Why two axes
A single score conflates two different things. A tool can survive the agent shift because it has a moat (Stripe, Plaid, Costco) or because it's already living inside the agent stack (a polished MCP server, a Claude Skill, a usage-priced API). Most rubrics confuse the two. We separate them.
The result is a 2x2. The cells aren't value judgments — they're strategic postures, and each has a different path forward.
Axis 1 — Defensibility (0-100)
Judged by Claude. Yes, really. We give Claude the tool's scraped homepage, pricing, docs, and metadata, and ask it which of seven moats apply:
- Physical-world coupling — hardware, logistics, terminals.
- Regulatory moat — licenses, HIPAA, banking charters.
- Network liquidity — two/N-sided marketplaces where users bring users.
- Proprietary refreshing data — data nobody else has, that updates.
- High-trust catastrophic workflows — legal, financial, medical.
- Multi-stakeholder coordination — Stripe, Plaid, ServiceTitan-class.
- Brand / community / taste — cultural authority.
Each moat that applies adds points. Most tools have 0-2 real moats. We're strict — "we have integrations" is not a moat.
The model also writes a one-paragraph verdict in Stork voice, plus a defense plan when the score is mid or low. This is the part that's the editorial brand.
Axis 2 — Agent-Readiness (0-100)
Deterministic probes. No LLM. Seven signals, weighted by how much they actually move adoption among agentic users:
| Signal | Points |
|---|---|
| Verified working MCP server | 25 |
| Listed on agent surfaces (registries, Cursor, Claude Desktop, etc.) | 20 |
| Usage-based pricing available | 15 |
| Headless agent auth (API key, sandbox, no sales gate) | 15 |
| Public OpenAPI / API contract | 10 |
| Active changelog (last 90 days) | 10 |
| llms.txt present | 5 |
We over-weight verified MCPs and agent-surface presence because they're the hardest signals to fake and the most predictive of agentic usage.

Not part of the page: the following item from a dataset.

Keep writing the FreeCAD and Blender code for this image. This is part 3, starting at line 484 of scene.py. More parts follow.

We under-weight /llms.txt because it's trivially shippable.
The four cells
- Compounding — High defensibility AND high agent-readiness. Wins twice. (Stripe, Plaid, Twilio with MCPs.)

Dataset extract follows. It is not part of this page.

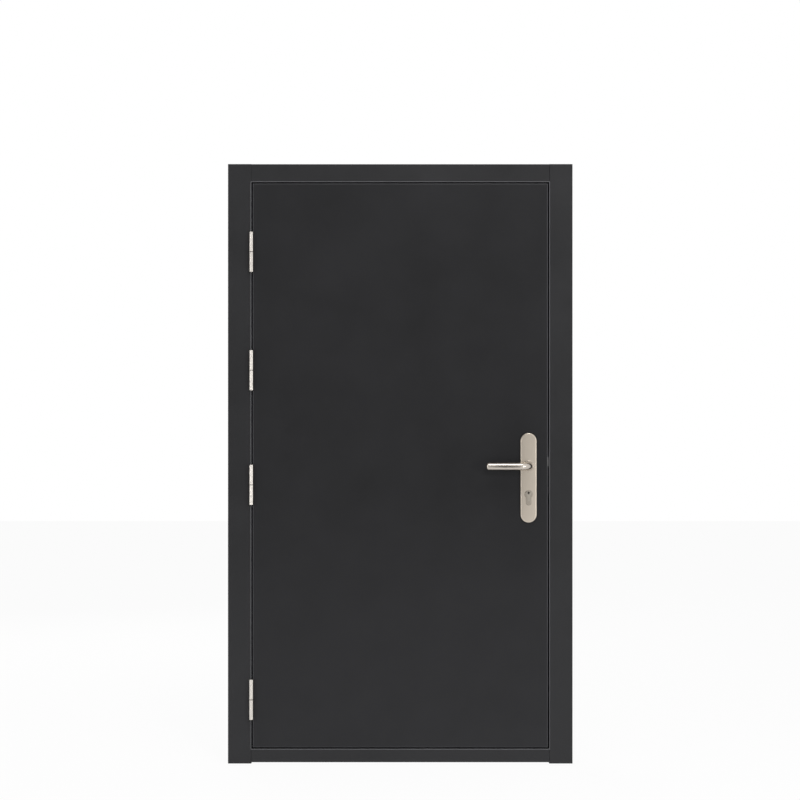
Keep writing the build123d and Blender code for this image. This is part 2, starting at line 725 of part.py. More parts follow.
def lever_spring():
    """Bent strip spring from the case's rear wall to the underside of the follower."""
    rear = CASE_REAR + CASE_WALL
    under = SPINDLE_HEIGHT - FOLLOWER_RADIUS - LEVER_STRIP - LEVER_SPRING_GAP
    points = [
        (rear, LEVER_SPRING_HEIGHT),
        (rear + LEVER_SPRING_FOOT, LEVER_SPRING_HEIGHT),
        (SPINDLE_X - LEVER_SPRING_PAD / 4, under),
        (SPINDLE_X + LEVER_SPRING_PAD * 3 / 4, under),
    ]
    return bent_strip(points, LEVER_STRIP, -LEVER_STRIP_HALF, LEVER_STRIP_HALF)


def dead_bolt():
    """Square bolt with a guide slot, drawn back into the case."""
    low, high = BOLT_HEIGHT - BOLT_TALL / 2, BOLT_HEIGHT + BOLT_TALL / 2
    rear = LEAF_HALF - BOLT_LENGTH
    bolt = block(rear, LEAF_HALF, -BOLT_HALF, BOLT_HALF, low, high)
    bolt += block(rear, rear + BOLT_LUG_LENGTH, -BOLT_LUG_HALF, BOLT_LUG_HALF, low - BOLT_LUG_DROP, low)
    stud_x = CASE_FRONT - STUD_INSET
    room = STUD_RADIUS + STUD_CLEARANCE
    x_low, x_high = stud_x - BOLT_TRAVEL - room, stud_x + room
    return bolt - block(x_low, x_high, -BOLT_HALF, BOLT_HALF, BOLT_HEIGHT - room, BOLT_HEIGHT + room)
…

- Becomes the API — Low defensibility, high agent-readiness. The UI dies, the API survives because agents call it.
- Sleeping Giant — High defensibility, low agent-readiness. Safe but invisible. Add an MCP and you climb.

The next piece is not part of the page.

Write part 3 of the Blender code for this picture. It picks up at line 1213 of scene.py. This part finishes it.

- Dead Man Walking — No moat, no agent presence. An LLM can do most of what the UI promises. Either build a moat or pivot.
Exemptions
Some tools aren't meant to be agent surfaces — hardware companies, regulated insurance carriers, brick-and-mortar retail, pure consumer media. These get marked Not an Agent Surface and scored on defensibility alone. The exempt list is small and conservative; we'd rather under-exempt than over-exempt.
Refresh cadence
Axis 2 probes are designed to re-run weekly (cron currently disabled — see admin). Axis 1 LLM judgment re-runs when:
- Anthropic or OpenAI ships a major capability that changes the field.
- A tool owner requests a re-score (rate-limited to once per week per tool).
- An admin manually triggers it.
New submissions are scored with Sonnet 4.6 at submission time. Backfilled tools start on Haiku 4.5 and are upgraded to Sonnet on owner request or feature event.
Honest disclosure
We use Claude to judge tools. Claude is made by Anthropic, which also pays Stork zero dollars for any of this. The framing "Claude judges Claude" is on the nose and we like it that way.
The probes can have false positives or false negatives. If your score is wrong, request a re-score from your tool page. Manual overrides per signal are available to admins; if you have a working MCP we missed, tell us.
What this isn't
It isn't a stock recommendation. It isn't a moral judgment. It isn't permanent. Tools move. Models improve. We re-score.